** SUPPLIED INFORMATION **
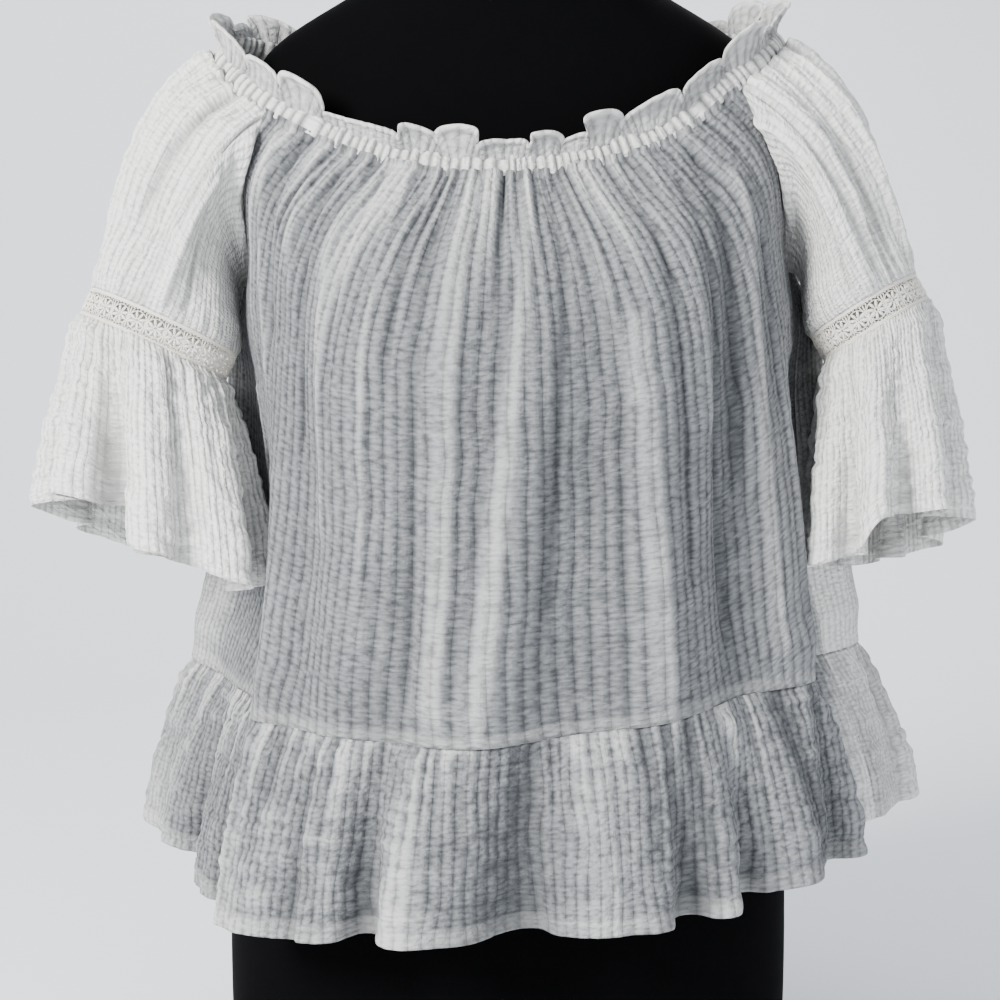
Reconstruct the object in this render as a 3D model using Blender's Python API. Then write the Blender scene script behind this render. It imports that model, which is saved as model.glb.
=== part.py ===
"""Peasant blouse in crinkled double gauze, worn by a limbless dress form.

Metres, +Z up. The blouse faces -Y and the viewer's right is +X. The origin is
the centre of the form's flat base. Tables are in millimetres and degrees.
Each cloth piece is a thin closed wall on a surface worked out from its rings.
Angles round the body are 0 at the front centre and grow towards +X. Turns
round a sleeve are 0 beside the body, 90 at the front and 180 outside.
"""
import bpy
import numpy as np

MM = 0.001

WALL = 1.2 * MM
SEAM_GAP = 0.3 * MM
RAGLAN_SEAM_GAP = 0.5 * MM
LACE_SEAM_GAP = 0.7 * MM
NECK_SEAM_GAP = 0.9 * MM

# The seams' places
RAGLAN_ANGLE = 62.0
SIDE_ANGLE = 90.0
UNDERARM_FALL = 0.36
LACE_DROP = 21 * MM

# How a sleeve leaves its top edge, and how far the curve keeps to that direction
SLEEVE_OUT = 0.80
SLEEVE_OUT_TURN = 0.10
SLEEVE_FRONT = 0.50
SLEEVE_DOWN = 0.45
SLEEVE_LEAVES = 1.15
SLEEVE_ARRIVES = 1.0

# The turns of a sleeve's round: each raglan seam, and the stretch round the neck
SEAM_TURN = 105
NECK_TURN = 360 - 2 * SEAM_TURN

# How a ruffle's or flounce's width and folds grow down its drop
RUFFLE_SWING = 1.6
FLOUNCE_SWING = 1.5
FOLD_GROWTH = 0.8

# A wall is drawn out at its bends, up to this much
MITRE_LIMIT = 1.8

# The neckline's casing and header frill
CASING_TALL = 12 * MM
CASING_THICK = 5 * MM
FRILL_TALL = 16 * MM
FRILL_WAVE = 5 * MM
FRILL_LOBES = 24

# Grid steps
RAGLAN_STEPS = 5
BODY_STEPS = 4
PANEL_COLUMNS = 36
RUFFLE_COLUMNS = 46
SHOULDER_STEPS = 8
SLEEVE_ROWS = 7
CUFF_STEPS = 28
FLOUNCE_ROWS = 4
RUFFLE_ROWS = 3
CASING_STEPS = 56
CASING_SIDES = 6
FRILL_STEPS = 96
FORM_STEPS = 32

# Directions round the body are spread evenly on an oval of these half sizes.
SPREAD_ACROSS = 200 * MM
SPREAD_DEEP = 140 * MM

NECK_COLUMNS = ("angle", "height", "lean")
NECKLINE = (
    (-180, 683, 0.40),
    (-135, 685, 0.45),
    (-90, 694, 0.50),
    (-77, 677, 0.45),
    (-62, 654, 0.40),
    (-37, 624, 0.35),
    (0, 611, 0.35),
    (25, 620, 0.35),
    (44, 638, 0.35),
    (59, 666, 0.40),
    (80, 694, 0.50),
    (100, 704, 0.50),
    (135, 692, 0.45),
    (180, 683, 0.40),
)

BODY_COLUMNS = ("fall", "left", "right", "front", "back", "square")
BODY_RINGS = (
    (0.00, 200, 188, 100, 85, 2.0),
    (0.06, 196, 189, 114, 95, 2.1),
    (0.14, 188, 190, 135, 108, 2.2),
    (0.25, 178, 188, 150, 119, 2.3),
    (0.40, 172, 187, 157, 125, 2.4),
    (0.60, 167, 186, 160, 130, 2.4),
    (0.75, 166, 187, 163, 134, 2.4),
    (0.88, 174, 193, 166, 139, 2.4),
    (1.00, 192, 207, 169, 146, 2.3),
)

SEAM_COLUMNS = ("angle", "height", "drop")
RUFFLE_SEAM = (
    (-180, 278, 118),
    (-135, 275, 118),
    (-90, 268, 118),
    (-45, 256, 130),
    (0, 252, 119),
    (25, 265, 125),
    (45, 275, 122),
    (90, 281, 118),
    (135, 280, 118),
    (180, 278, 118),
)

# A fold runs from top to low round the body, and its depth grows from start to full.
# Columns: top, low, width, depth, start, full
BODY_FOLDS = (
    (-116, -112, 19, 44, 0.20, 0.75),
    (-76, -64, 10, -10, 0.45, 0.95),
    (-52, -45, 7, 11, 0.30, 0.85),
    (-40, -38, 8, -5, 0.05, 0.60),
    (-28, -30, 8, 5, 0.00, 0.50),
    (-11, -10, 6, 7, 0.00, 0.40),
    (0, -18, 6, -5, 0.10, 0.70),
    (8, -3, 5, 7, 0.00, 0.50),
    (17, 9, 7, -6, 0.10, 0.70),
    (25, 23, 6, 7, 0.00, 0.60),
    (44, 40, 6, -7, 0.00, 0.50),
    (60, 57, 9, 16, 0.25, 0.80),
    (82, 76, 10, -12, 0.35, 0.95),
    (117, 113, 20, 60, 0.20, 0.75),
    (146, 148, 8, -9, 0.05, 0.70),
    (163, 161, 8, 8, 0.00, 0.60),
    (177, 179, 7, -7, 0.05, 0.65),
    (-168, -166, 8, 9, 0.00, 0.60),
    (-149, -150, 8, -8, 0.05, 0.70),
)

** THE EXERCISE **
Reproduce, please, the lines of the material from its first line down to the line containing "SLEEVE_ARRIVES = 1.0", keeping both ends and nothing beyond them.

** SOLVED PROBLEM **
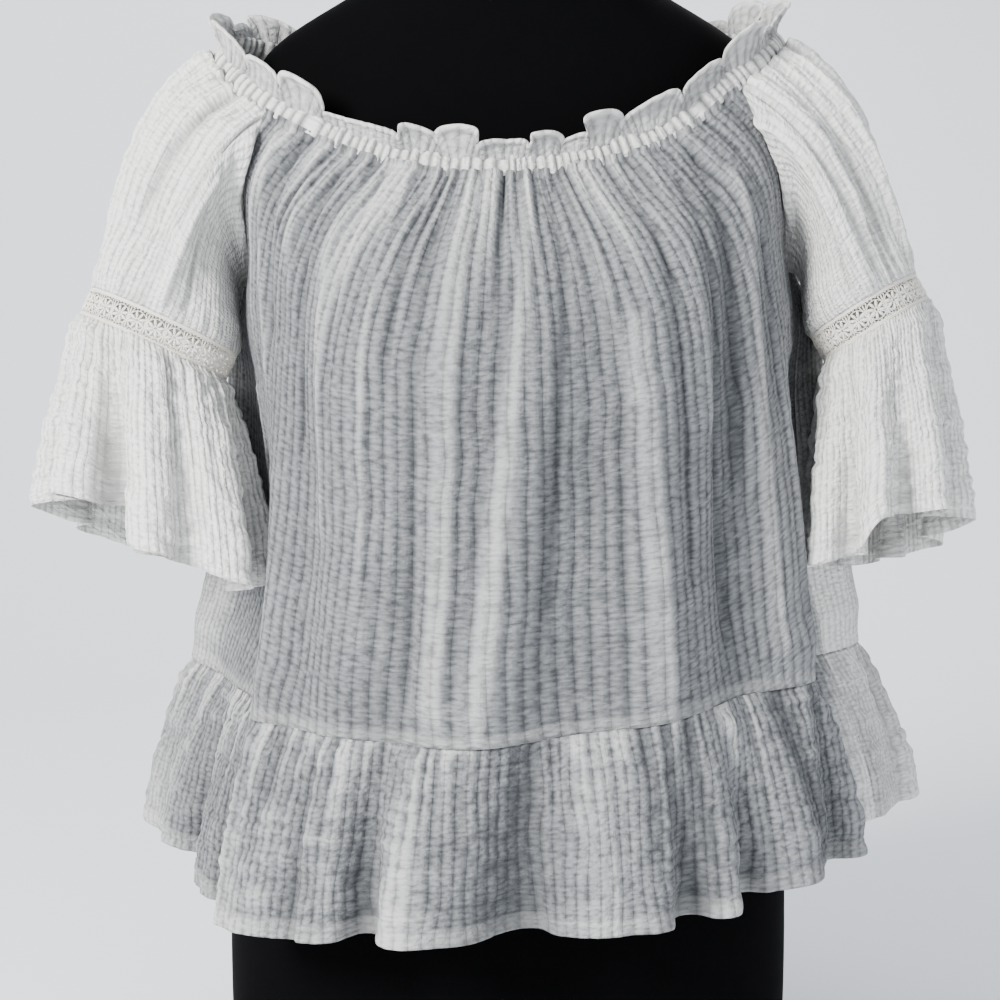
Reconstruct the object in this render as a 3D model using Blender's Python API. Then write the Blender scene script behind this render. It imports that model, which is saved as model.glb.
=== part.py ===
"""Peasant blouse in crinkled double gauze, worn by a limbless dress form.

Metres, +Z up. The blouse faces -Y and the viewer's right is +X. The origin is
the centre of the form's flat base. Tables are in millimetres and degrees.
Each cloth piece is a thin closed wall on a surface worked out from its rings.
Angles round the body are 0 at the front centre and grow towards +X. Turns
round a sleeve are 0 beside the body, 90 at the front and 180 outside.
"""
import bpy
import numpy as np

MM = 0.001

WALL = 1.2 * MM
SEAM_GAP = 0.3 * MM
RAGLAN_SEAM_GAP = 0.5 * MM
LACE_SEAM_GAP = 0.7 * MM
NECK_SEAM_GAP = 0.9 * MM

# The seams' places
RAGLAN_ANGLE = 62.0
SIDE_ANGLE = 90.0
UNDERARM_FALL = 0.36
LACE_DROP = 21 * MM

# How a sleeve leaves its top edge, and how far the curve keeps to that direction
SLEEVE_OUT = 0.80
SLEEVE_OUT_TURN = 0.10
SLEEVE_FRONT = 0.50
SLEEVE_DOWN = 0.45
SLEEVE_LEAVES = 1.15
SLEEVE_ARRIVES = 1.0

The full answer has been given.